Contributing — Commits, PRs, Common Tasks
For pre-commit setup, DCO sign-off (git commit -s), the fork-based PR workflow, the draft-PR rule for agents, PR-description rules (keep it short — no "how it works" walkthroughs or file tables), script and CI/workflow authoring principles (extend existing files before adding new ones; no speculative flags, restated defaults, or silent fallbacks), and step-by-step common-task recipes (adding a solver parameter, dependency, server endpoint, or CUDA kernel), see references/contributing.md.
Coding Conventions
For C++ naming (snake_case, d_/h_ prefixes, _t suffix), file extensions (.hpp/.cpp/.cu/.cuh and which compiler each uses), include order, Python style, error handling (CUOPT_EXPECTS, RAFT_CUDA_TRY), memory management (RMM patterns, no raw new/delete), and test-impact rules, see references/conventions.md.
Troubleshooting & CI
For build/test pitfalls (Cython rebuild, OOM, CUDA driver mismatch, missing nvcc) and CI failure diagnostics (style checks, DCO failures, dependency drift), see references/troubleshooting.md.
Key Files Reference
| Purpose | Location |
|---|---|
| Main build script | build.sh |
| Dependencies | dependencies.yaml |
| C++ formatting | .clang-format |
| Conda environments | conda/environments/ |
| Test data | datasets/ |
| CI scripts | ci/ |
Canonical Documentation
- Contributing/build/test: CONTRIBUTING.md
- CI scripts: ci/README.md
- Release scripts: ci/release/README.md
- Docs build: docs/cuopt/README.md
- Python binding architecture: references/python_bindings.md
Shell-execution, install, sudo, and outside-workspace policies are covered by Refusal Rules — Read First at the top of this skill.

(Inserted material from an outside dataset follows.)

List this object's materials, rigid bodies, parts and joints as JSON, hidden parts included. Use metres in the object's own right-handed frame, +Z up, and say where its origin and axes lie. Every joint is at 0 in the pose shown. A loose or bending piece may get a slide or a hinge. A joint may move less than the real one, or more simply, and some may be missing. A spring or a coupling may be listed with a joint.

VRP dimension internals (routing engine)
When implementing or debugging VRP dimensions (constraints, objectives, forward/backward propagation, combine, local-search deltas), read:
references/vrp_skills.md— architecture contracts, required interfaces, and implementation checklist.
Read it before adding a new dimension or changing combine semantics.
Numerical issues in non-routing solver internals
When a bug surfaces as wrong-but-plausible solver output (invalid lower bound, unexpectedly large duals, 10× iteration blow-up after a small change) rather than a crash, read:
resources/numerical_debugging.md— methodology for locating catastrophic-cancellation sites, the cancellation patterns endemic to cMIR / flow-cover / MIR-style cut construction, and threshold guidance for numerical guards.
Apply the instrument-first, guard-at-the-exact-site workflow it describes before patching — speculative fixes on these symptoms usually miss.